The problem is that some Buy Here Pay Here lots are not quite as concerned with this as they perhaps should be. As long as they can put you in a car, they’ll offer you any interest rate and any loan term imaginable. Which means you could be paying a dizzying amount of interest and still be paying off your loan in ten years time.

As much as you may need a vehicle – don’t let it come to this.

Evil tricks

All of the above are some of the reasons why you might be wary of buying a car at a BHPH lot. But the LA Times article, of course, went even deeper. Essentially, the newspaper claimed that these dealers were playing evil tricks on their customer.

One particularly striking example: A customer had to default on his loan. The manager called him, claiming that he should take the car to the lot and they’d work out a new finance plan. The customer did drive by. But after he’d parked his car, the dealer was suddenly no longer interested in talking to him. Instead, he repossessed the vehicle and sent the customer home – walking.

It is hard to believe that this sort of deceitful behaviour is still happening. Certainly, thanks to strict quality improvement policies, the BHPH industry has tried to distance itself from them. But if they are still happening, they are certainly not the exclusive domain of Buy Here Pay Here companies.
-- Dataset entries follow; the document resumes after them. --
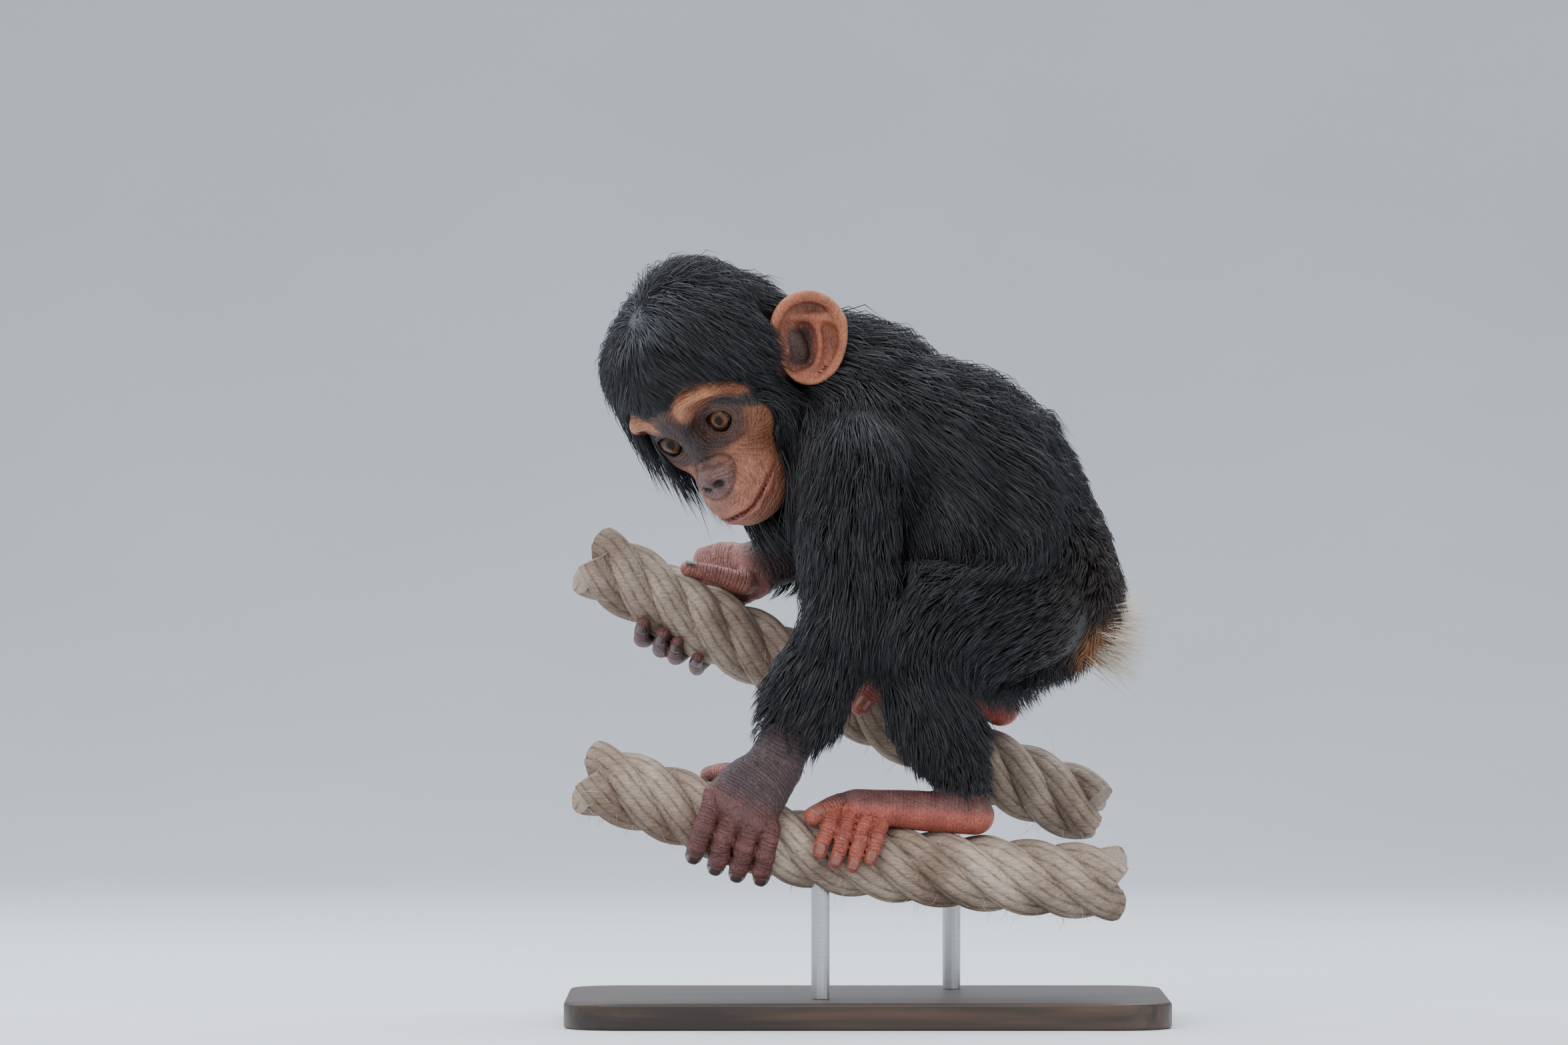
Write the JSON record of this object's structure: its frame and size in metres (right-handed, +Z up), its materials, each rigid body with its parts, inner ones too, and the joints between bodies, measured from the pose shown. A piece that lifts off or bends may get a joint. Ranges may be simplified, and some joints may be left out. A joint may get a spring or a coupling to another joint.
{
  "type": "young chimpanzee model",
  "caption": "Life-size still model of a young chimpanzee crouched on two thick twisted ropes, head bowed and turned aside, on a flat display stand with short rods.",
  "frame": {"origin": "centre of the flat underside of the stand's base", "axes": "+Z up; the animal faces -X, its left side is towards -Y, and the ropes run along X"},
  "size_m": [0.36, 0.2473, 0.4583],
  "materials": {
    "coat": "long soft near-black hair with a bluish grey sheen",
    "face_skin": "bare wrinkled orange-brown skin, darker round the eyes and nose",
    "ear_skin": "bare orange-pink skin, darker in the bowl",
    "hand_skin": "bare wrinkled grey-brown skin, redder towards the finger tips",
    "sole_skin": "bare reddish pink skin",
    "eye": "glossy brown iris with a dark rim",
    "nail": "dark satin nails",
    "tuft": "white hair, orange towards its root",
    "rope": "hairy beige plant-fibre rope, darker where it is worn",
    "stand_base": "dark stained satin board",
    "stand_rod": "brushed"
  },
  "bodies": {
    "root": {"head": "coat", "neck": "coat", "torso": "coat", "tail_tuft": "tuft", "rope_near": "rope", "rope_far": "rope", "stand_base": "stand_base", "stand_rod_near": "stand_rod", "stand_rod_far": "stand_rod", "eye_left": "eye", "ear_left": "ear_skin", "upper_arm_left": "coat", "forearm_left": "coat", "thigh_left": "coat", "shin_left": "coat", "hand_left": "hand_skin", "thumb_left": "hand_skin", "finger_left_index": "hand_skin", "finger_left_middle": "hand_skin", "finger_left_ring": "hand_skin", "finger_left_little": "hand_skin", "foot_left": "sole_skin", "toe_left_big": "sole_skin", "toe_left_2": "sole_skin", "toe_left_3": "sole_skin", "toe_left_4": "sole_skin", "toe_left_5": "sole_skin", "eye_right": "eye", "ear_right": "ear_skin", "upper_arm_right": "coat", "forearm_right": "coat", "thigh_right": "coat", "shin_right": "coat", "hand_right": "hand_skin", "thumb_right": "hand_skin", "finger_right_index": "hand_skin", "finger_right_middle": "hand_skin", "finger_right_ring": "hand_skin", "finger_right_little": "hand_skin", "foot_right": "sole_skin", "toe_right_big": "sole_skin", "toe_right_2": "sole_skin", "toe_right_3": "sole_skin", "toe_right_4": "sole_skin", "toe_right_5": "sole_skin"}
  },
  "joints": []
}
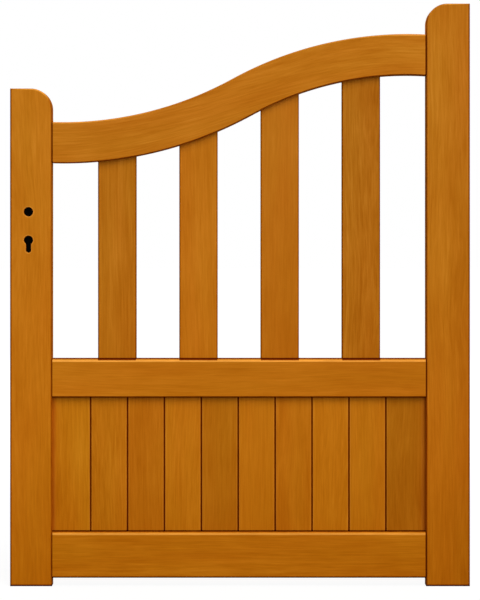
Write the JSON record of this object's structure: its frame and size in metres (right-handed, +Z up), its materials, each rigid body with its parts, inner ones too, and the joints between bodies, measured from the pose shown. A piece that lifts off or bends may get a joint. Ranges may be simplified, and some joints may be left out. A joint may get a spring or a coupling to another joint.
{
  "type": "wooden garden gate leaf",
  "caption": "Swan-neck wooden garden gate leaf: tall hanging stile, lower lock stile, curved top rail over upright pales, V-jointed boards below, prepared for a lever handle and cylinder.",
  "frame": {"origin": "foot of the hanging stile's outer face, at the middle of the leaf's thickness", "axes": "+X out of the hanging stile's outer face, with the leaf on its -X side; the front face looks along -Y; +Z up"},
  "size_m": [0.98, 0.045, 1.242],
  "materials": {
    "frame_wood": "satin honey-coloured varnish",
    "board_wood": "satin honey-coloured varnish",
    "case_steel": "black, satin",
    "lock_steel": "brushed"
  },
  "bodies": {
    "root": {"lock_stile": "frame_wood", "hanging_stile": "frame_wood", "top_rail": "frame_wood", "middle_rail": "frame_wood", "bottom_rail": "frame_wood", "pale_1": "frame_wood", "pale_2": "frame_wood", "pale_3": "frame_wood", "pale_4": "frame_wood", "board_1": "board_wood", "board_2": "board_wood", "board_3": "board_wood", "board_4": "board_wood", "board_5": "board_wood", "board_6": "board_wood", "board_7": "board_wood", "board_8": "board_wood", "board_9": "board_wood", "board_10": "board_wood", "lock_case": "case_steel", "lock_hub": "lock_steel", "lock_faceplate": "lock_steel", "latch": "lock_steel", "dead_bolt": "lock_steel", "faceplate_screws": "lock_steel"}
  },
  "joints": []
}
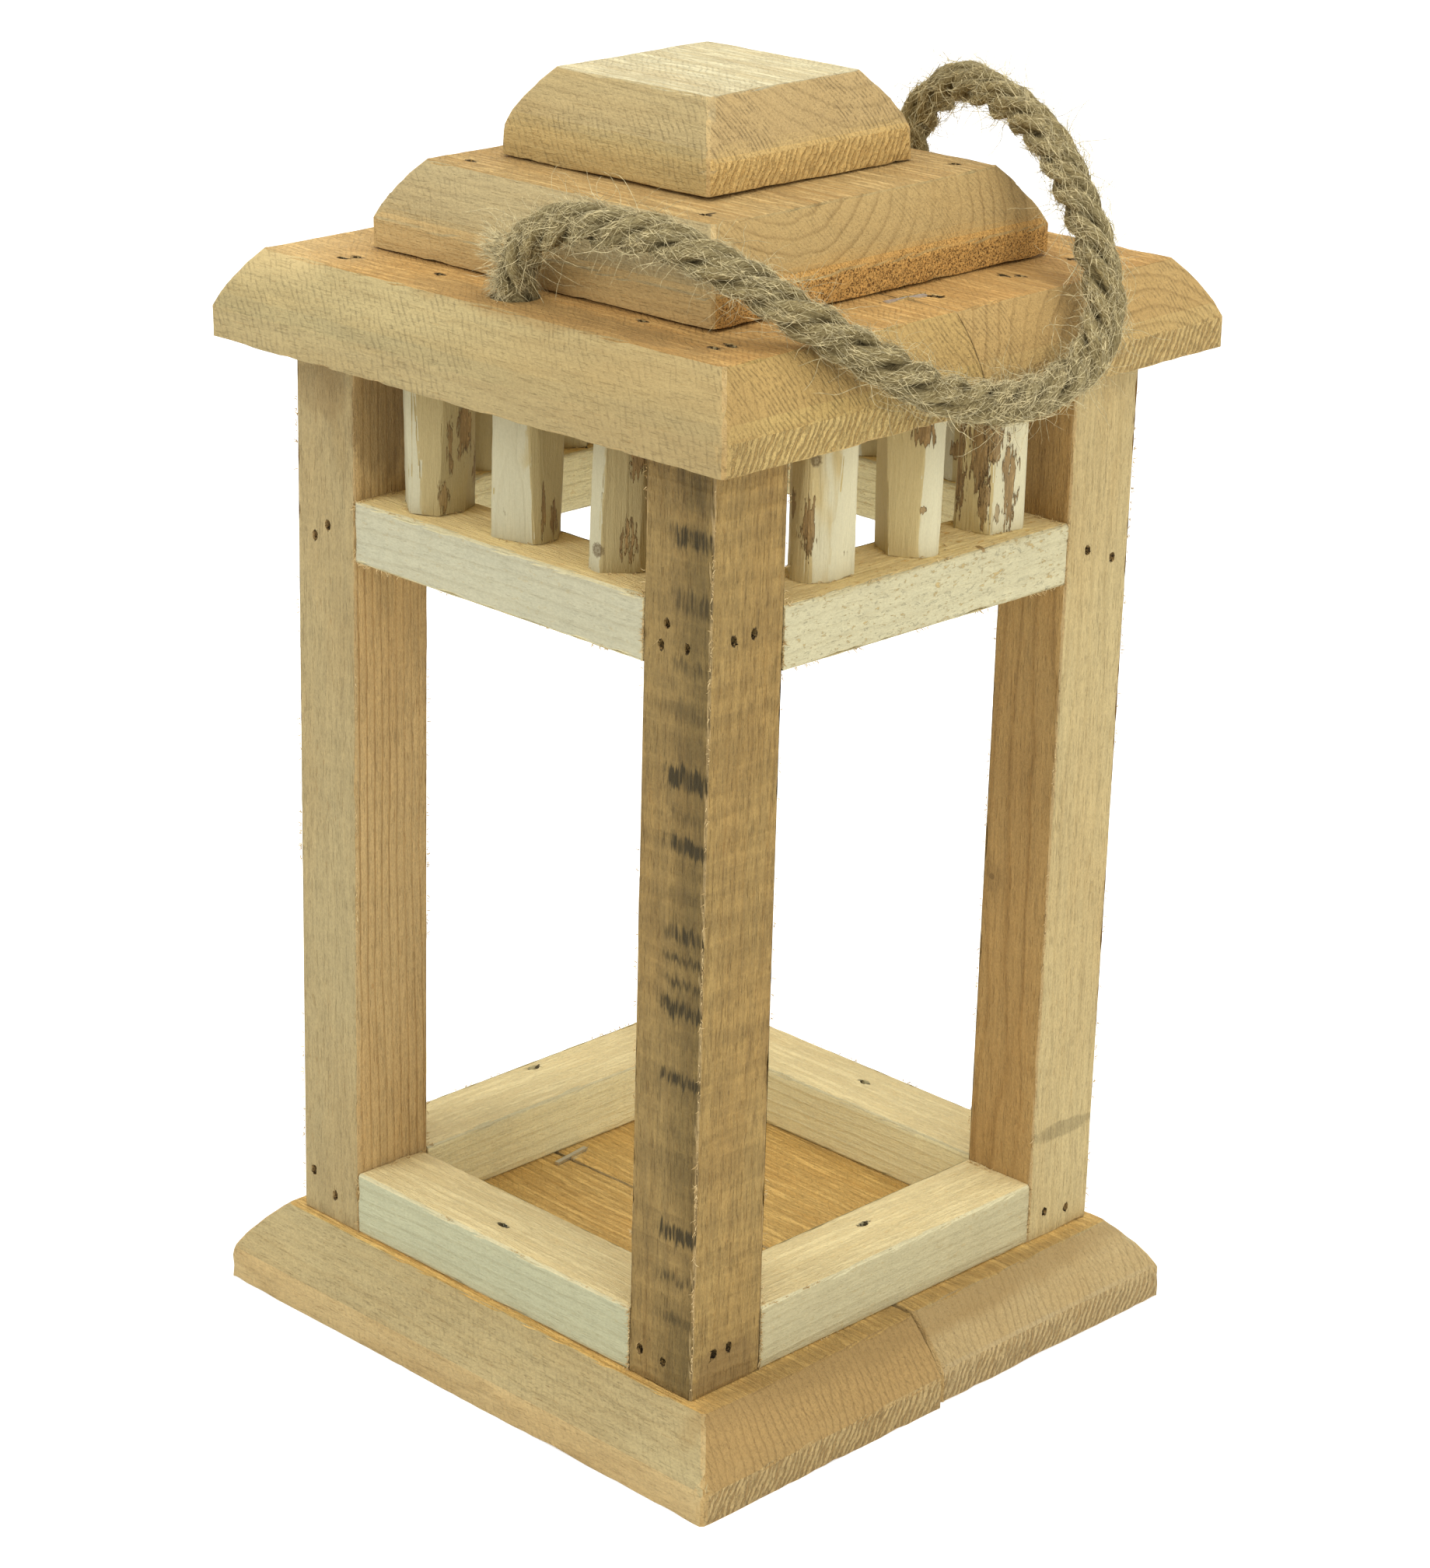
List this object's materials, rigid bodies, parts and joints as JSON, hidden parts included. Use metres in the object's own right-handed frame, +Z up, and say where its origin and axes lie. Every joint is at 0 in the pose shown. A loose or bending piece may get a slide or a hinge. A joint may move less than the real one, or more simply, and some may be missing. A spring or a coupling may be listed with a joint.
{
  "type": "candle lantern",
  "caption": "Rustic open wooden candle lantern: bevelled base, corner posts and rails, short branch sticks under a stepped roof, and a jute rope handle.",
  "frame": {"origin": "middle of the underside of the base", "axes": "+Z up, -Y towards the front, +X to the right and along the grain of the base and roof planks; the rope handle lies over the +X side at rest"},
  "size_m": [0.1753, 0.1601, 0.2964],
  "materials": {
    "base_wood": "raw sawn softwood, unfinished",
    "post_wood": "raw sawn softwood with saw marks and dark stains, unfinished",
    "rail_wood": "pale raw sawn softwood, unfinished",
    "branch_wood": "peeled and knife-cut branch wood with remains of bark",
    "roof_wood": "raw planed and sawn softwood with rough end grain, unfinished",
    "jute_rope": "laid jute rope, hairy",
    "steel_fasteners": "zinc-coated steel wire"
  },
  "bodies": {
    "lantern": {"base_plank_front": "base_wood", "base_plank_rear": "base_wood", "post_front_left": "post_wood", "post_front_right": "post_wood", "post_rear_left": "post_wood", "post_rear_right": "post_wood", "sill_rail_front": "rail_wood", "upper_rail_front": "rail_wood", "sill_rail_right": "rail_wood", "upper_rail_right": "rail_wood", "sill_rail_rear": "rail_wood", "upper_rail_rear": "rail_wood", "sill_rail_left": "rail_wood", "upper_rail_left": "rail_wood", "stick_front_1": "branch_wood", "stick_front_2": "branch_wood", "stick_front_3": "branch_wood", "stick_right_1": "branch_wood", "stick_right_2": "branch_wood", "stick_right_3": "branch_wood", "stick_rear_1": "branch_wood", "stick_rear_2": "branch_wood", "stick_rear_3": "branch_wood", "stick_left_1": "branch_wood", "stick_left_2": "branch_wood", "stick_left_3": "branch_wood", "roof_plank_front": "roof_wood", "roof_plank_rear": "roof_wood", "roof_middle_board": "roof_wood", "roof_top_board": "roof_wood", "post_brads": "steel_fasteners", "base_brads": "steel_fasteners", "sill_brads": "steel_fasteners", "roof_brads": "steel_fasteners", "top_board_brads": "steel_fasteners", "seam_staples": "steel_fasteners"},
    "handle": {"handle_rope": "jute_rope"}
  },
  "joints": [
    {"name": "handle_swing", "type": "hinge", "parent": "lantern", "child": "handle", "pos_m": [-0.001, 0, 0.256], "axis": [0, -1, 0], "range_deg": [0, 95], "deforming": ["handle_rope"]}
  ]
}
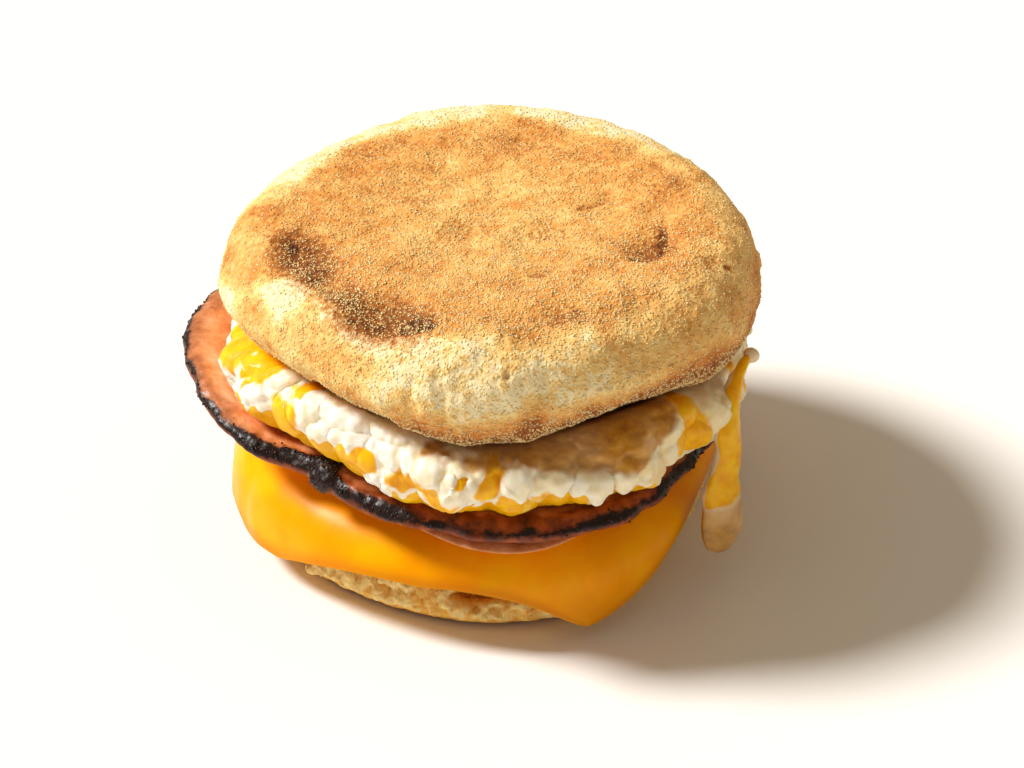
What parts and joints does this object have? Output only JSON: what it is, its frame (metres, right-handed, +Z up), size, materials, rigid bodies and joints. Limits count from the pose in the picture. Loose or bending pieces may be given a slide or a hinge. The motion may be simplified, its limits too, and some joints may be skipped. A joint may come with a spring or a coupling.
{
  "type": "breakfast sandwich",
  "caption": "Breakfast sandwich: a split English muffin with draped melted cheese, ham with a charred rim and a folded egg that hangs out at one side.",
  "frame": {"origin": "the point on the bottom muffin half's flat base under the middle of the stack", "axes": "+Z up through the stack; -Y towards the side where a corner of the cheese hangs down; +X towards the side where the egg's tongue hangs down"},
  "size_m": [0.1033, 0.0991, 0.061],
  "materials": {
    "muffin": "dry and floury, browned where it met the griddle",
    "cheese": "smooth and glossy, melted",
    "ham": "moist, with a charred crust round its rim",
    "egg": "moist, white marbled with yolk"
  },
  "bodies": {
    "root": {"bottom_muffin": "muffin", "cheese": "cheese", "lower_ham": "ham", "upper_ham": "ham", "egg": "egg", "top_muffin": "muffin"}
  },
  "joints": []
}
Which only goes to show you that you need to be alert at all times and with any kind of dealer.

Alternatives to Buy Here Pay Here

It should have become clear by now that Buy Here Pay Here can be a blessing and a curse. In the end, everything hinges on the dealer selling your the car finance. If they are genuinely interested in getting you behind the wheel again, then BHPH can be a godsend. If they’re out to abuse you – well, then it helps to be prepared.

At the same time, it makes sense to take a look at the alternatives.

Improve your credit rating

For one, the most obvious approach is to improve your credit rating. We realise this is easier said than done. But the important thing is that you can do it! Small things can go a long way here – from cancelling all unnecessary credit cards and paying off small, but longstanding amounts of debt to rebuilding your credit by setting up direct debit orders for all your recurring charges.

If you do plan to go ahead with getting a car at a BHPH dealership, make sure to ask them whether or not they’re reporting your payments. If they are, they’ll go towards repairing your rating.

Exercise modesty

Buy Here Pay Here can not get you the car of your dreams. But then again, even a regular car finance deal won’t do that, either. When looking for a car, it helps to be practical and remain modest. What is it you really need? How would you define your basic requirements? What are some of the extras you can do without? With a little bit of research, you can find plenty of great cars that meet your criteria.

Dealer Financing


We’ve mentioned regular financing by a dealer before. Now’s a good time to take a second look at it. Most dealers, after all, are perfectly capable of providing you with credit and they tend to be a lot more customer oriented and flexible about it than most banks.

The way dealers do this is that they shop around for the best credit at different banks. Since they’re experienced in this and may apply for several loans each month, they are usually able to get far better prices than you would.

If you can find a dealer who can get you a good price, it can even be worth your while to hold off on the purchase a little to improve your rating and your chances of a loan. As much as Buy Here Pay Here has changed – most alternatives are still superior to it by far.